The Flash analyzer can only process samples that are between about 5-100mg. That's very small. Unfortunately, to get acurate results, we have to buy a new balance for the lab that is accurate to the 0.01mg. Our current balance, that we just got at the beginning of the summer, is only accurate to the 1mg which is apparently not good enough for the Flash analyzer (well, la dee da). Once the sample is massed out in a small tin cartage, it must be balled up to fit into the machine.

Susanna, making a perfect sample ball.

In the first 15 seconds after the sample is dropped into the first furnace, an eerie red light flashes and glows from the eye of the auto-sampler. This is the reflection of the sample combusting at almost a thousand degrees celsius.

The burning eye of the auto-sampler is watching.
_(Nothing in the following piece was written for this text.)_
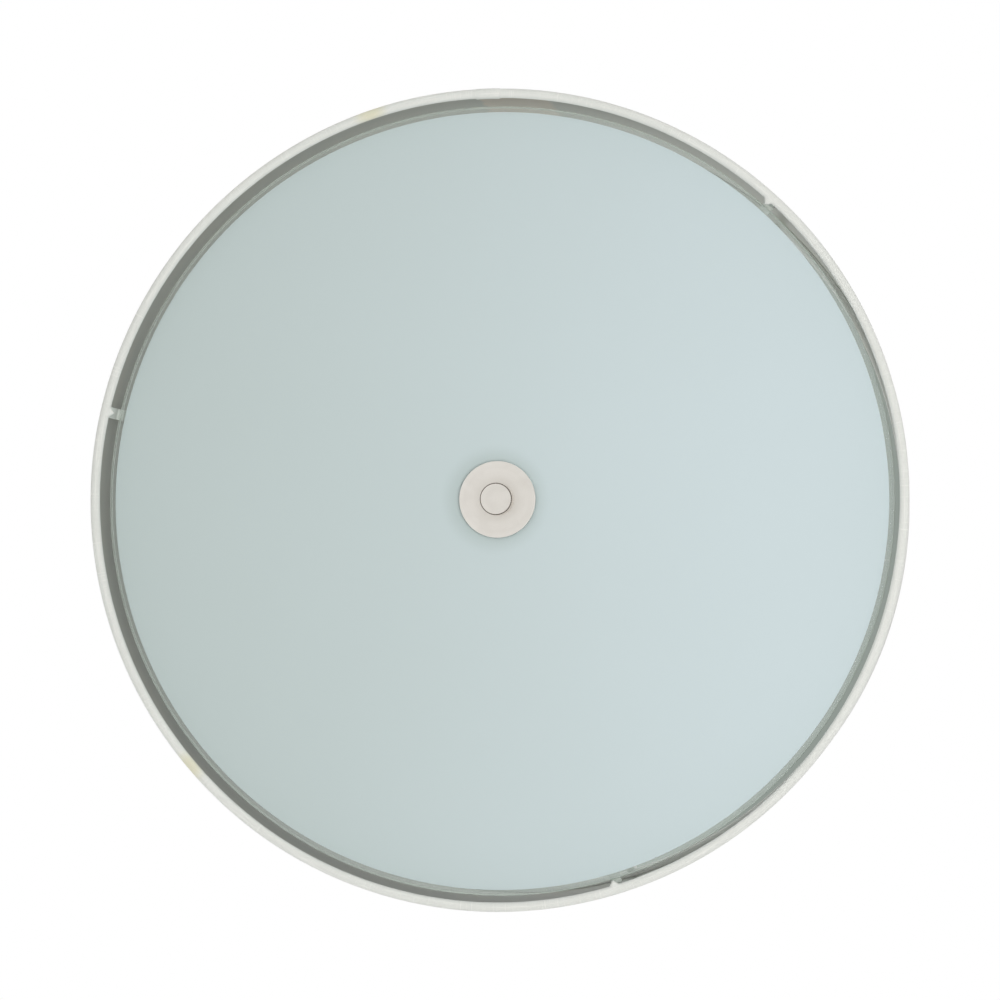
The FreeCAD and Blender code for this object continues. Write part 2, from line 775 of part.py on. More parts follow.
def lamp_contact(k):
    button = f"({lamp_tail} + lamp_contact_height / 3)"
    contact = turned(f"lamp_contact_{k}", [
        (lamp_tail, "0"),
        (f"{lamp_tail} + lamp_contact_height", "0"),
        (f"{lamp_tail} + lamp_contact_height", "lamp_contact_radius"),
        (button, "lamp_contact_radius"),
        (lamp_tail, "lamp_contact_radius * 0.7"),
    ], "H_Axis")
    node(on_lamp_axis(contact, k), f"lamp_contact_{k}")


def lamp_cap(k):
    """The screw cap, open towards the housing and narrowed to the contact."""
    neck = f"({lamp_tail} + lamp_contact_height / 2 + seat_gap)"
    shoulder = f"({lamp_tail} + 2 * lamp_contact_height)"
    hole = "(lamp_contact_radius + thread_gap * 2)"
    inside = "(cap_radius - cap_wall)"
    cap = turned(f"lamp_cap_{k}", [
        (neck, hole),
        (shoulder, "cap_radius"),
        (cap_mouth, "cap_radius"),
        (cap_mouth, inside),
        (f"{shoulder} + cap_wall", inside),
        (f"{neck} + 2 * cap_wall", hole),
    ], "H_Axis")
    node(on_lamp_axis(cap, k), f"lamp_cap_{k}")


joint_back = "(lamp_radius / 5)"
joint_radius = f"sqrt(lamp_radius ^ 2 - {joint_back} ^ 2)"
dome_inside = "(lamp_radius - lamp_wall)"
dome_inner_joint = f"sqrt({dome_inside} ^ 2 - {joint_back} ^ 2)"


def lamp_housing(k):
    """The flared plastic housing between the cap and the dome."""
    waist = f"({cap_mouth} + housing_taper_height)"
    rim = f"({lamp_centre} - {joint_back})"
    housing = turned(f"lamp_housing_{k}", [
        (cap_mouth, "cap_radius - cap_wall"),
        (cap_mouth, "housing_foot_radius"),
        (waist, "housing_taper_radius"),
        (rim, joint_radius, "3 * lamp_radius", 1),
        (rim, dome_inner_joint),
        (f"{waist} + lamp_wall", "housing_taper_radius - lamp_wall", "3 * lamp_radius", -1),
        (f"{cap_mouth} + lamp_wall", "housing_foot_radius - lamp_wall"),
        (f"{cap_mouth} + lamp_wall", "cap_radius - cap_wall"),
    ], "H_Axis")
    node(on_lamp_axis(housing, k), f"lamp_housing_{k}")


def lamp_dome(k):
    """The round translucent dome, a thin sphere cut off where the housing takes it."""
    rim = f"({lamp_centre} - {joint_back})"
    dome = turned(f"lamp_dome_{k}", [
        (rim, joint_radius),
        (lamp_centre, "lamp_radius", "lamp_radius", -1),
        (lamp_tip, "0", "lamp_radius", -1),
        (f"{lamp_tip} - lamp_wall", "0"),
        (lamp_centre, dome_inside, dome_inside, 1),
        (rim, dome_inner_joint, dome_inside, 1),
    ], "H_Axis")
    node(on_lamp_axis(dome, k), f"lamp_dome_{k}")


# ---- leads and their connectors ----

# Each colour's leads rise beside its lampholders and cross the pan to one connector. The
# routes are given in the connector's own frame, whose +X points outward through it.
white_turn = 60.0
black_turn = 180.0
near_route = [(20.0, 7.0)]
middle_route = [(7.5, -9.5), (18.0, -3.0)]
far_route = [(-9.0, 9.5), (3.0, 9.5), (18.0, 2.0)]
lane = 2.4


def lead_routes(side):
    """(lampholder, waypoints, lane in the connector) of one colour's three leads."""
    if side > 0:
        return [(1, middle_route, -1), (2, near_route, 1), (3, far_route, 0)]
    return [(3, middle_route, -1), (2, near_route, 1), (1, far_route, 0)]


def leads(name, side, connector_turn, level):
    """The white leads have side 1, and the black ones are their mirror image, side -1."""
    wires = []
    frame_angle = value(f"{lamp_angle(0)} + {connector_turn}")
    for holder, waypoints, offset in lead_routes(side):
        holder_angle = value(lamp_angle(holder - 1))
        across = -side * value(lead_spread)
        drop = -value("socket_drop")
        riser = value("riser_place")
        points = [
            seen_from(holder_angle, value(f"{socket_back} + lead_depth"), across, drop),
            seen_from(holder_angle, riser, across, drop),
            seen_from(holder_angle, riser, across, level),
        ]
        for x, y in waypoints:
            points.append(seen_from(frame_angle, x, side * y, level))
        mouth = value("connector_place")
        for x in (mouth - lane, mouth + value("connector_depth - seat_gap")):
            points.append(seen_from(frame_angle, x, side * offset * lane, level))
        lead = document.addObject("Part::Feature", f"{name}_{holder}")
        lead.Shape = routed(points, value("lead_bend"), value("lead_radius"))
        lead.Placement = FreeCAD.Placement()
        wires.append(lead)
    grouped(name, wires)


def wire_connectors():
    """Two twist-on connectors, each a tapered cap over the ends of one colour's leads."""
    caps = []
    for turn, level in ((white_turn, white_z), (black_turn, black_z)):
        number = len(caps) + 1
        mouth = "connector_place"
        tip = f"({mouth} + connector_length)"
        cap = turned(f"connector_{number}", [
            (mouth, "connector_bore"),
            (mouth, "connector_radius"),
            (f"{mouth} + connector_length / 3", "connector_radius"),
            (tip, "connector_tip_radius"),
            (tip, "0"),
            (f"{mouth} + connector_depth", "0"),
            (f"{mouth} + connector_depth", "connector_bore"),
        ], "H_Axis")
        caps.append(place(cap, z=level, turn=f"{lamp_angle(0)} + {turn}"))
    grouped("wire_connectors", caps)


mounting_strap()
ground_screw()
centre_rod()
hex_nut("strap_nut", "(0 - strap_thick - nut_height)")
ceiling_pan()
insulation_pad()
wire_bushings()
node(washer("lock_washer", "rod_radius", "lock_washer_radius", lock_low, pan_low, "thread_gap"),
     "lock_washer")
hex_nut("pan_nut", pan_nut_low)
shade_spider()
hex_nut("spider_nut", spider_nut_low)
shade_rings()
diffuser_tabs()
shade_liner()
shade_fabric()
for holder in (1, 2, 3):
    socket_bracket(holder)
    socket_body(holder)
    socket_shell(holder)
    socket_contact(holder)
    lamp_contact(holder)
    lamp_cap(holder)
    lamp_housing(holder)
    lamp_dome(holder)
bracket_rivets()
socket_screws()
diffuser_glass()
finial_stack()
leads("white_leads", 1, white_turn, value(white_z))
leads("black_leads", -1, black_turn, value(black_z))
wire_connectors()

document.recompute()

for thing in document.Objects:
    if "Invalid" in thing.State or "Error" in thing.State:
        raise ValueError(f"{thing.Label} could not be made: {thing.State}")
for piece in nodes:
    if piece.Shape.isNull() or not piece.Shape.isValid() or not piece.Shape.Solids:
        raise ValueError(f"{piece.Label} has no valid shape")

os.makedirs("parts", exist_ok=True)
for piece in nodes:
    piece.Shape.exportStep(f"parts/{piece.Label}.step")
    print(f"{piece.Label}: {len(piece.Shape.Solids)} solid(s), {piece.Shape.Volume:.0f} mm3")
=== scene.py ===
import math

import bpy
from mathutils import Matrix, Vector, noise as hills


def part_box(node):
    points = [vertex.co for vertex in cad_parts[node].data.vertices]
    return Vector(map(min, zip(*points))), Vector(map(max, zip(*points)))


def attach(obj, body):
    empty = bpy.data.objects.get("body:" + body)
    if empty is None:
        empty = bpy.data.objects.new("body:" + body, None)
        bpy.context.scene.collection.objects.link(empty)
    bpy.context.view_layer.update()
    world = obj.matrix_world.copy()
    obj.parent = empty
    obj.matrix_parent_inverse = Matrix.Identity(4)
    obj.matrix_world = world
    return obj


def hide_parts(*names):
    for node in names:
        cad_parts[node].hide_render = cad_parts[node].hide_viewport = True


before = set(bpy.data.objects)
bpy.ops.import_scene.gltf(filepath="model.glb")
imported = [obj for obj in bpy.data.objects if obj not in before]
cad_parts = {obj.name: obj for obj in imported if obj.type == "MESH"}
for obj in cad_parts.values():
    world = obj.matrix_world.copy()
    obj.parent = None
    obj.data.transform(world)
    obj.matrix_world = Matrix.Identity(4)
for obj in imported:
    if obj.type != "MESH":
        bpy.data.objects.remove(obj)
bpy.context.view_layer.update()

mm = 0.001
lamps = (1, 2, 3)


def reach(node):
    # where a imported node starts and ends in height, and how far out it goes, in millimetres
    low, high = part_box(node)
    return low.z / mm, high.z / mm, high.x / mm


# sizes that several pieces share, in millimetres
lipHeight, topHeight, drumRadius = reach("shade_fabric")
ringLow, ringHigh, ringOuter = reach("bottom_ring")
wireRadius = (ringHigh - ringLow) / 2
ringRadius = ringOuter - wireRadius
hemRadius = drumRadius - ringRadius
glassLow, glassHigh, glassRadius = reach("diffuser_glass")
rodRadius = reach("centre_rod")[2]
firstArm = 12.8  # degrees round the drum, where the first of the three arms and tabs stands


cameraPlace = {
    "below": 1.80,
    "toLeft": -0.203,
    "toFront": -0.066,
    "aim": (-2.7, -0.75),  # millimetres from the middle of the lip
    "lens": 132.6,
}


def makeCamera(place):
    # it looks up at the middle of the lip, with +Y upwards in the picture
    target = Vector((*place["aim"], lipHeight)) * mm
    bpy.ops.object.camera_add(location=(place["toLeft"], place["toFront"], target.z - place["below"]))
    camera = bpy.context.object
    camera.name = "viewCamera"
    camera.data.lens = place["lens"]
    camera.data.clip_end = 50
    back = (camera.location - target).normalized()
    right = Vector((0, 1, 0)).cross(back).normalized()
    camera.rotation_euler = Matrix((right, back.cross(right), back)).transposed().to_euler()
    bpy.context.scene.camera = camera


def paint(red, green, blue):
    # a colour as a picture editor shows it, 0 to 255, made linear
    def linear(level):
        level /= 255
        return level / 12.92 if level <= 0.04045 else ((level + 0.055) / 1.055) ** 2.4

    return (linear(red), linear(green), linear(blue), 1.0)


def addNode(tree, kind, inputs=None, **settings):
    node = tree.nodes.new("ShaderNode" + kind)
    for name, value in settings.items():
        setattr(node, name, value)
    for socket, value in (inputs or {}).items():
        if isinstance(value, bpy.types.NodeSocket):
            tree.links.new(value, node.inputs[socket])
        else:
            node.inputs[socket].default_value = value
    return node


def maths(operation, first, second=0.0, third=0.0):
    # one of the first two is a socket, whose tree the node joins
    tree = (first if isinstance(first, bpy.types.NodeSocket) else second).id_data
    return addNode(tree, "Math", {0: first, 1: second, 2: third}, operation=operation).outputs[0]


def between(value, low, high, to=(0.0, 1.0)):
    # the value's place from low to high, smoothed and kept within the two
    return addNode(value.id_data, "MapRange", {0: value, 1: low, 2: high, 3: to[0], 4: to[1]},
                   interpolation_type="SMOOTHSTEP").outputs[0]


def mixed(factor, first, second):
    return addNode(factor.id_data, "Mix", {0: factor, 6: first, 7: second}, data_type="RGBA").outputs[2]


def objectPlace(tree, stretch=(1, 1, 1), offset=(0, 0, 0)):
    here = addNode(tree, "TexCoord").outputs["Object"]
    return addNode(tree, "Mapping", {"Vector": here, "Location": offset, "Scale": stretch}).outputs[0]


def axes(tree, place=None):
    # the three parts of a place, which is the object's own where none is given
    return addNode(tree, "SeparateXYZ", {0: place or objectPlace(tree)}).outputs


def flatRadius(tree, offset=0.0):
    # how far from the rod's axis, in metres
    place = objectPlace(tree, (1, 1, 0), (offset * mm, 0, 0))
    return addNode(tree, "VectorMath", {0: place}, operation="LENGTH").outputs["Value"]


def noise(tree, size, detail=3.0, roughness=0.5, place=None):
    # a cloudy pattern whose blobs are about that many millimetres across
    return addNode(tree, "TexNoise", {"Vector": place or objectPlace(tree), "Scale": 1 / (size * mm),
                                      "Detail": detail, "Roughness": roughness}).outputs["Fac"]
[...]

When the samples have finally dropped into the furnace, vaporized, and gone through the detector, the computer spits out this:

The not-so-impressive-looking C&N data.

It doesn't look like much, but the area under the peaks (the integral) tells us quantifiably how much nitrogen and carbon was in the sample. The first peak is the amount of nitrogen detected and the second peak is the amount of carbon detected. Once you understand the process and what the graph means, it actually is pretty awesome. You know, for nerds like us.

IButton fever

For the last few weeks we have been trying to understand how to use iButtons for our experiment. We got pretty frustrated because someone forgot to include a manual with the equipment (I'm looking at you, Maxum Integrated). IButtons remotely record the temperature, allowing us to gather multiple data points over a period of time. We were  eventually able to set them up to record the temperature once every hour, on the hour.

Susanna showing off her hard work.

We then planted the iButtons in a randomly selected trays of each experimental group. Each iButton was double bagged of course to prevent water damage.

Me, getting ready to plant an iButton.

Digging the hole.

A well planted iButton.

We also placed three iButtons on the bare roof to measure background roof temperature. Through these temperature measurements, we expect to see lower temperatures in the green roof soil compared to the bare roof temperature.

One of three hot roof iButtons.

After 2000 hours (that's all the storage the iButtons have) we will collect them and finally be able to see some data. After a few days, we downloaded the measurements from one of the bare roof iButtons to see if they were working. We were so excited to see beautiful oscillating data between night and day temperatures.

Corn harvest and root washing

Last week, we harvested the MIP corn. We had to do so carefully as to preserve the stalk and root tissues while also separating them for individual analysis.

Dr. Chaudhary demonstrating the harvest method.

We used clippers to cut the stalk at the very base and put it in a paper bag for later. We then put the conetainer, containing the roots, into plastic bag and into the freezer. We put them in the freezer to stop all biological activity, especially decomposition. 

We want to weigh and record the root tissue mass, but we first must wash all of the soil off of the roots (The roots are very dirty). We do this very carefully.

Gaze in wonder at my clean roots

We then collect some of the tissue to be made into slides and save the rest for weighing.